暗い森の中で一方的な衆人環視に晒される男女、という構図は様々な寓意を含んでいる。それはSNSの匿名性であるかも知れないし、オーディションを受ける役者とプロデューサーや監督の関係性を指しているのかも知れない。横長の鏡張りはさながらスクリーンの様で、ウォッチャーズの正体は我々映画の観客だと言う見方も出来得るだろう。
その解釈に幅を持たせているのは良いのだが、肝心の「観られている」という感覚があまり伝わって来なかった点については苦言を呈したい。せっかく妙齢の女性を主人公に据えているのだから、もっと視姦の怖さやエグさを前面に押し出してもよかった筈。
また、閉じ込められた人間が皆そこそこいい人たちだと言う点にも勿体なさを感じてしまう。それこそ『ミスト』(2007)の宗教ババアや『新感染 ファイナル・エクスプレス』(2016)のクソジジイくらいのヒールがいれば、映画にサイコ・サスペンスの要素を加味する事が出来たかも知れない。

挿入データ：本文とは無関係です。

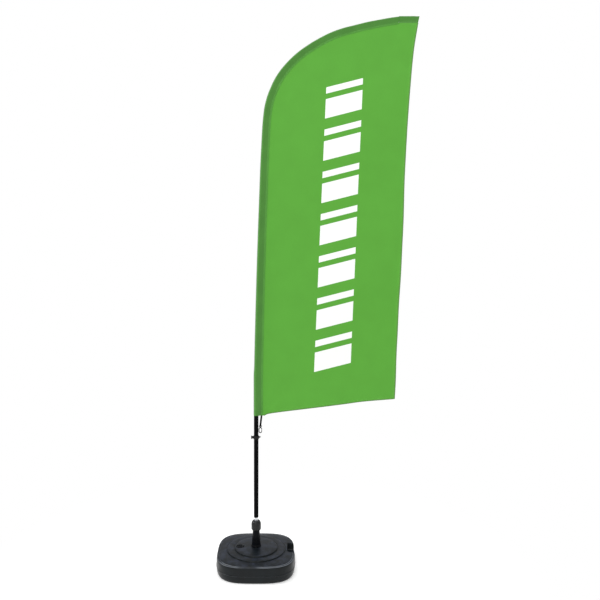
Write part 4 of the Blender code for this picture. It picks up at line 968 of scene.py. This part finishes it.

と、批判的な意見を書き込んではいるのだが、実のところかなり楽しめました。だって自分もまぁまぁのシャマラニストだもん。
確かに人間同士の汚い争いやエグい心理描写はなかったが、それによりホラー映画らしからぬ爽やかさが映画に生まれていた。セクシャルやバイオレンスな描写もほどほどなので、ホラーが得意ではない人にもオススメしやすいのではないだろうか。
陰惨な印象は弱めだが、だからといってホラー映画としてダメだという事にはならない。
個人的にはもっと怪物を映して欲しかったし映すべきだと思うが、ヌボーっとこちらを眺めているシルエットはなかなか恐ろしい。はっきりと映らない事が逆に恐怖心を煽る。
アイルランドの森林の陰鬱さは、鬱蒼とした日本の森林とはまた違った侘しさがあり、その点もこの映画のカラーと合っていた。また、その寂しさとは対照的な恋愛リアリティーショーが延々とブラウン管に流し続けられているという状況が、より強い絶望感を演出している。バカバカしさと怖さのバランス調整がとても上手い作品である。
何より、主人公を演じたダコタ・ファニングが良い。フェルメールの絵画から抜け出してきたかの様な、何処となく陰と儚さを孕んだ彼女の存在が森の寒々しさと見事に調和している。
絵空事のようなぶっ飛んだストーリーにも拘らず何処か上品さが漂っているのは、彼女によって作品がバロック美術的な風合いを帯びているからだと思う。
デビュー作にして見事なシャマラン節を見せつけてくれたイシャナ。そのまんま親父の作風を引き継いでいるため、オリジナリティに欠けているという見方も出来るが、今後の成長に期待したい。
余談だが、このイシャナ・ナイト・シャマラン監督、実はめちゃくちゃ美人である。だからなんだって言われると困るが、親父さんは普通のオジサンなのに娘は女優顔負けの美貌の持ち主…。そこはあんまり受け継がなかったのね。